Ну, вот писал, писал и вроде ничего ещё не высказал, не сообщил, устал, наверно. Поэтому закругляюсь и спать буду ложиться. Полежу, подумаю, повспоминаю леса, реки, походы, рыбалки, приду к выводу, что всё же я счастливый человек – столько красоты перевидал, столько радостей изведал от природы и людей, да с тем и усну.

А про литературу уже ни думать, ни говорить не хочется, всё же удалось отравить отношение к ней, даже в таком преданном ей и благодарном человеке, как я. Наверное, скоро совсем я запрезираю и себя, и дело своё, а это равносильно смерти. Твой кореш Конецкий вон хоть пьяный бред пишет и безответственно, мимоходом обижает людей, не щадя даже инвалидов вроде Жана Каталя, человека хлебосольного, много лиха на веку хватившего и не лишённого благородства, пусть и французского. Вякал бы про нас, про нас всё можно, мы уж и обижаться сил не имеем, да и досугу тоже.

Ну, обнимаю тебя. Желаю спокойной ночи – третий час пошёл. Пора и мне на боковую. Храни тебя и близких твоих Бог. А Михаил Сергеевич [отец Миха ил (Капралов). – Сост.]уехал-таки в Барнаул. Там молится за нас, грешных.

Преданно твой Виктор Петрович

1989 г.

(В.Г.Распутину)

Дорогой Валентин!

Пришёл твой рассказ, перепечатанный «Литературной Россией», и хорошо, что сдержался, проявил «сибирский» характер и не написал сразу. Нагородил бы кучу восторгов и только, а они, восторги, профессионально работающему человеку ни к чему.

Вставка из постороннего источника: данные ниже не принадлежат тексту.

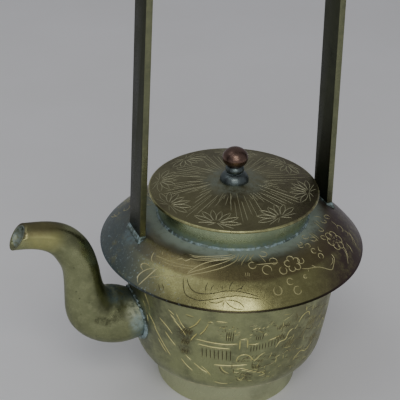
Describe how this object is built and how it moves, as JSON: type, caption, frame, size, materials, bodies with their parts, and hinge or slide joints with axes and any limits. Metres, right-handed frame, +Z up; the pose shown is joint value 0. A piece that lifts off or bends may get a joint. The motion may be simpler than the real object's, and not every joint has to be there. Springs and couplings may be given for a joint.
{
  "type": "teapot",
  "caption": "Brass teapot: bowl on a foot ring, wide domed brim, upright neck, lift-off lid with ball knob, S-shaped spout and tall flat strap handle.",
  "frame": {"origin": "centre of the foot ring on the surface that the pot stands on", "axes": "+Z up, -X towards the spout, the handle stands in the XZ plane"},
  "size_m": [0.1274, 0.094, 0.178],
  "materials": {
    "bowl_brass": "aged, engraved, satin",
    "foot_brass": "aged, plain, satin",
    "shoulder_brass": "aged, engraved, polished at the front, dark and blue-grey towards the edge",
    "neck_brass": "aged, plain, satin",
    "spout_brass": "aged, plain, satin",
    "handle_brass": "aged, dark green-grey",
    "lid_brass": "dark olive, engraved",
    "pedestal_metal": "dark blue-grey patina",
    "ball_copper": "copper brown, glossy",
    "solder": "grey solder with pale blue verdigris"
  },
  "bodies": {
    "pot": {"bowl": "bowl_brass", "foot_ring": "foot_brass", "shoulder": "shoulder_brass", "neck_collar": "neck_brass", "spout": "spout_brass", "spout_solder": "solder", "neck_solder": "solder", "shoulder_solder": "solder", "foot_solder": "solder", "handle": "handle_brass", "handle_solder_front": "solder", "handle_solder_rear": "solder"},
    "lid": {"lid_plate": "lid_brass", "lid_bezel": "neck_brass", "bezel_solder": "solder", "knob_pedestal": "pedestal_metal", "knob_ball": "ball_copper", "knob_washer": "neck_brass", "knob_rivet": "neck_brass"}
  },
  "joints": [
    {"name": "lid_lift", "type": "slide", "parent": "pot", "child": "lid", "axis": [0, 0, 1], "range_m": [0, 0.06]}
  ]
}
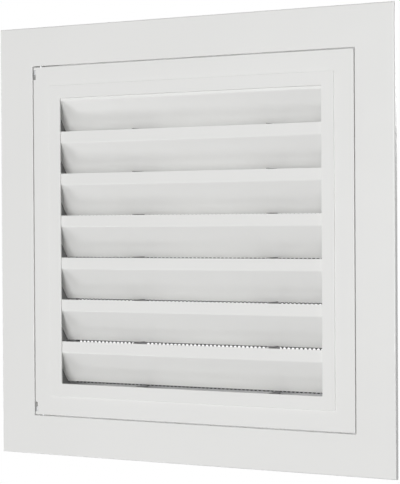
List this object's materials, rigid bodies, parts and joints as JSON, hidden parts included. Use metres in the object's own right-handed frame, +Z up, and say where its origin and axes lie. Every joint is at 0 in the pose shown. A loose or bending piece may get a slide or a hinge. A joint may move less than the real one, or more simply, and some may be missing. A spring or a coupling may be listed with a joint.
{
  "type": "return air grille",
  "caption": "Hinged return air grille: mitred flanged frame, swing-open door with fixed sight-proof blades, sprung hinge pins, magnetic catch and a clip-in net filter.",
  "frame": {"origin": "middle of the grille in the plane of the wall that the flange lies on", "axes": "+X to the right seen from the room, +Y into the wall along the neck, +Z up"},
  "size_m": [0.356, 0.0427, 0.356],
  "materials": {
    "frame_paint": "white powder coat on extruded alloy",
    "door_paint": "white powder coat on extruded alloy",
    "blade_paint": "white powder coat on formed alloy sheet",
    "catch_alloy": "bare extruded angle",
    "key_alloy": "bare cast alloy",
    "comb_sheet": "bare rolled sheet, dull",
    "filter_alloy": "bare alloy channel",
    "net_nylon": "dark nylon net",
    "guide_nylon": "moulded nylon",
    "magnet_ferrite": "sintered ferrite",
    "steel_zinc": "zinc plated"
  },
  "bodies": {
    "frame": {"frame_top": "frame_paint", "frame_bottom": "frame_paint", "frame_left": "frame_paint", "frame_right": "frame_paint", "frame_key_top_left": "key_alloy", "frame_key_top_right": "key_alloy", "frame_key_bottom_left": "key_alloy", "frame_key_bottom_right": "key_alloy", "catch_angle_upper": "catch_alloy", "catch_angle_lower": "catch_alloy", "catch_rivets": "steel_zinc", "magnet_upper": "magnet_ferrite", "magnet_lower": "magnet_ferrite"},
    "door": {"door_top": "door_paint", "door_bottom": "door_paint", "door_left": "door_paint", "door_right": "door_paint", "door_key_top_left": "key_alloy", "door_key_top_right": "key_alloy", "door_key_bottom_left": "key_alloy", "door_key_bottom_right": "key_alloy", "blade_1": "blade_paint", "blade_2": "blade_paint", "blade_3": "blade_paint", "blade_4": "blade_paint", "blade_5": "blade_paint", "blade_6": "blade_paint", "blade_7": "blade_paint", "end_comb_left": "comb_sheet", "end_comb_right": "comb_sheet", "support_comb_left": "comb_sheet", "support_comb_right": "comb_sheet", "door_rivets": "steel_zinc", "keeper_upper": "steel_zinc", "keeper_lower": "steel_zinc", "pin_guide_top": "guide_nylon", "pin_guide_bottom": "guide_nylon", "pin_spring_top": "steel_zinc", "pin_spring_bottom": "steel_zinc", "filter_frame_top": "filter_alloy", "filter_frame_bottom": "filter_alloy", "filter_frame_left": "filter_alloy", "filter_frame_right": "filter_alloy", "filter_net": "net_nylon", "clip_screws": "steel_zinc", "filter_hook_upper": "steel_zinc", "filter_hook_lower": "steel_zinc"},
    "pin_top": {"hinge_pin_top": "steel_zinc"},
    "pin_bottom": {"hinge_pin_bottom": "steel_zinc"},
    "clip_upper": {"filter_clip_upper": "steel_zinc"},
    "clip_lower": {"filter_clip_lower": "steel_zinc"}
  },
  "joints": [
    {"name": "door_swing", "type": "hinge", "parent": "frame", "child": "door", "pos_m": [-0.1389, -0.0008, 0], "axis": [0, 0, -1], "range_deg": [0, 105]},
    {"name": "pin_top_slide", "type": "slide", "parent": "door", "child": "pin_top", "axis": [0, 0, -1], "range_m": [0, 0.004], "stiffness_N_per_m": 300, "springref_m": -0.004, "deforming": ["pin_spring_top"]},
    {"name": "pin_bottom_slide", "type": "slide", "parent": "door", "child": "pin_bottom", "axis": [0, 0, 1], "range_m": [0, 0.004], "stiffness_N_per_m": 300, "springref_m": -0.004, "deforming": ["pin_spring_bottom"]},
    {"name": "clip_upper_turn", "type": "hinge", "parent": "door", "child": "clip_upper", "pos_m": [0.1344, 0.026, 0.078], "axis": [0, 1, 0], "range_deg": [0, 90]},
    {"name": "clip_lower_turn", "type": "hinge", "parent": "door", "child": "clip_lower", "pos_m": [0.1344, 0.026, -0.078], "axis": [0, -1, 0], "range_deg": [0, 90]}
  ]
}
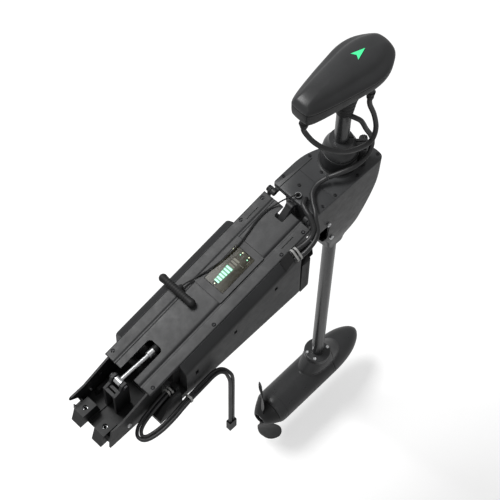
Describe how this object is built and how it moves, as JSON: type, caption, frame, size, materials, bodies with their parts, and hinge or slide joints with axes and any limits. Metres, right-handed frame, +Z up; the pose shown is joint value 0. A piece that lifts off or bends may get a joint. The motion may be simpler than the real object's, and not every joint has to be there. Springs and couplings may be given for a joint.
{
  "type": "trolling motor",
  "caption": "Electric bow-mount trolling motor: deck mount and arm with a display, tilting housing, sliding shaft with a steering head, and an underwater motor with a two-blade propeller.",
  "frame": {"origin": "centre of the four deck bolts, on the underside of the mount", "axes": "+Z up from the deck, +X along the mount towards the bow, +Y to port"},
  "size_m": [0.982, 0.2475, 1.6799],
  "materials": {
    "frame_plastic": "fine moulded texture",
    "cover_plastic": "satin moulded texture",
    "bumper_rubber": "matte",
    "bracket_paint": "satin powder coat",
    "bright_steel": "fine brushed",
    "dark_steel": "blackened",
    "spring_paint": "gloss",
    "controller_case": "cast, anodised",
    "bezel_plastic": "semi gloss",
    "circuit_board": "solder mask",
    "green_light": "lit",
    "window_glass": "smoked",
    "button_plastic": "satin",
    "grip_rubber": "ribbed, matte",
    "cable_rubber": "satin sheath",
    "tie_plastic": "natural nylon",
    "housing_plastic": "satin moulded texture",
    "bearing_plastic": "smooth",
    "sleeve_aluminium": "hard anodised",
    "gear_steel": "machined",
    "head_plastic": "satin moulded texture",
    "shaft_composite": "satin, lengthways fibres",
    "motor_paint": "satin",
    "winding_copper": "lacquered copper",
    "rotor_steel": "ground",
    "propeller_plastic": "satin moulded texture"
  },
  "bodies": {
    "mount": {"deck_tray": "frame_plastic", "arm_rails": "bracket_paint", "arm_crossplates": "bracket_paint", "top_cover": "cover_plastic", "port_side_cover": "frame_plastic", "starboard_side_cover": "cover_plastic", "end_bumpers": "bumper_rubber", "spring_bracket": "bracket_paint", "bracket_pin": "bright_steel", "gas_spring_rod": "bright_steel", "tilt_pins": "dark_steel", "mount_screws": "bright_steel", "latch_keeper": "dark_steel", "motor_controller": "controller_case", "display_bezel": "bezel_plastic", "display_board": "circuit_board", "charge_bars": "green_light", "display_window": "window_glass", "release_cord": "cable_rubber", "cable_clamp_block": "frame_plastic", "cable_ties": "tie_plastic", "arm_gland": "bumper_rubber", "power_lead_positive": "cable_rubber", "power_lead_negative": "cable_rubber", "power_plug": "frame_plastic"},
    "gas_spring_body": {"gas_spring_cylinder": "spring_paint"},
    "power_button_body": {"power_button": "button_plastic"},
    "pull_handle_body": {"pull_handle": "grip_rubber"},
    "steer_housing": {"steering_housing": "housing_plastic", "housing_lid": "housing_plastic", "lid_screws": "dark_steel", "housing_bolts": "bright_steel", "cord_eyelet": "dark_steel", "steering_servo": "controller_case", "sleeve_bearings": "bearing_plastic", "tilt_cable": "cable_rubber"},
    "latch": {"latch_bolt": "bright_steel"},
    "pinion": {"servo_pinion": "gear_steel"},
    "steer_sleeve": {"steering_sleeve": "sleeve_aluminium", "ring_gear": "gear_steel", "depth_collar": "head_plastic", "steer_cable": "cable_rubber"},
    "knob": {"collar_knob": "grip_rubber"},
    "shaft": {"head_base": "head_plastic", "head_cover": "head_plastic", "head_neck": "bumper_rubber", "head_board": "circuit_board", "direction_arrow": "green_light", "head_glands": "bumper_rubber", "shaft_tube": "shaft_composite", "head_loop_cable": "cable_rubber", "depth_cable": "cable_rubber", "motor_shell": "motor_paint", "motor_nose": "motor_paint", "neck_screws": "bright_steel", "stator": "winding_copper", "motor_bearings": "gear_steel"},
    "propeller_body": {"rotor": "rotor_steel", "propeller": "propeller_plastic", "propeller_nut": "bright_steel"}
  },
  "joints": [
    {"name": "tilt", "type": "hinge", "parent": "mount", "child": "steer_housing", "pos_m": [0.369, 0, 0.216], "axis": [0, -1, 0], "range_deg": [0, 90], "deforming": ["tilt_cable", "release_cord"]},
    {"name": "gas_spring", "type": "slide", "parent": "mount", "child": "gas_spring_body", "axis": [1, 0, 0], "range_m": [0, 0.106]},
    {"name": "power_press", "type": "slide", "parent": "mount", "child": "power_button_body", "axis": [0.199, 0, -0.98], "range_m": [0, 0.0012], "stiffness_N_per_m": 800},
    {"name": "handle_pull", "type": "slide", "parent": "mount", "child": "pull_handle_body", "axis": [-0.98, 0, -0.199], "range_m": [0, 0.03], "stiffness_N_per_m": 400},
    {"name": "latch_slide", "type": "slide", "parent": "steer_housing", "child": "latch", "axis": [1, 0, 0], "range_m": [0, 0.012]},
    {"name": "steer", "type": "hinge", "parent": "steer_housing", "child": "steer_sleeve", "pos_m": [0.53, 0, 0.1], "axis": [0, 0, 1], "range_deg": [-180, 180], "deforming": ["steer_cable"]},
    {"name": "pinion_spin", "type": "hinge", "parent": "steer_housing", "child": "pinion", "pos_m": [0.49711, -0.01197, 0.155], "axis": [0, 0, 1], "range_deg": [-720, 720]},
    {"name": "knob_turn", "type": "hinge", "parent": "steer_sleeve", "child": "knob", "pos_m": [0.56939, -0.03546, 0.291], "axis": [0.6691, 0.7431, 0], "range_deg": [0, 720]},
    {"name": "depth", "type": "slide", "parent": "steer_sleeve", "child": "shaft", "axis": [0, 0, 1], "range_m": [0, 0.4], "deforming": ["depth_cable"]},
    {"name": "propeller_spin", "type": "hinge", "parent": "shaft", "child": "propeller_body", "pos_m": [0.4, 0, -0.909], "axis": [1, 0, 0], "continuous": true}
  ],
  "couplings": [
    {"joint": "gas_spring", "follows": "tilt", "m_per_rad": 0.0674},
    {"joint": "latch_slide", "follows": "handle_pull", "ratio": 0.4},
    {"joint": "pinion_spin", "follows": "steer", "ratio": -4}
  ]
}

Я вот все эти дни о чём думаю – неужто проклятье этой профессии состоит и в том, что чем больше страдает человек (и физически тоже), тем у него лучше получается?!

Во всяком разе, мне так кажется, что такого мироощущения, такого проникновения в самоё себя, в свою, и значит и человеческую душу, такого внутреннего предчувствия, страдания и сострадания близким, а близкими тут становятся все, и свои и чужие, такого запредельного проникновения и в писанину, в звукопись, тонкость стиля и слова, соединения всего этого вместе не строчкой, не чернилами, а как бы единым, совсем неслышным звуком – такого и тебе ещё достигнуть не удавалось. И хотя я люблю очень «Живи и помни» (больше, чем все остальные твои вещи), но и она, эта повесть, в сравнении с рассказом, лишь кажется не то, чтобы ученической, а уже пройденной и оставленной где-то за большим перевалом.

Дай бог! Я так рад, что ты начал работать, что «объявился», и выразить не умею, да и пишу, потому что словами постесняюсь сказать тебе то, что сказалось на бумаге – опять же «сибирский» характер, будь он неладен!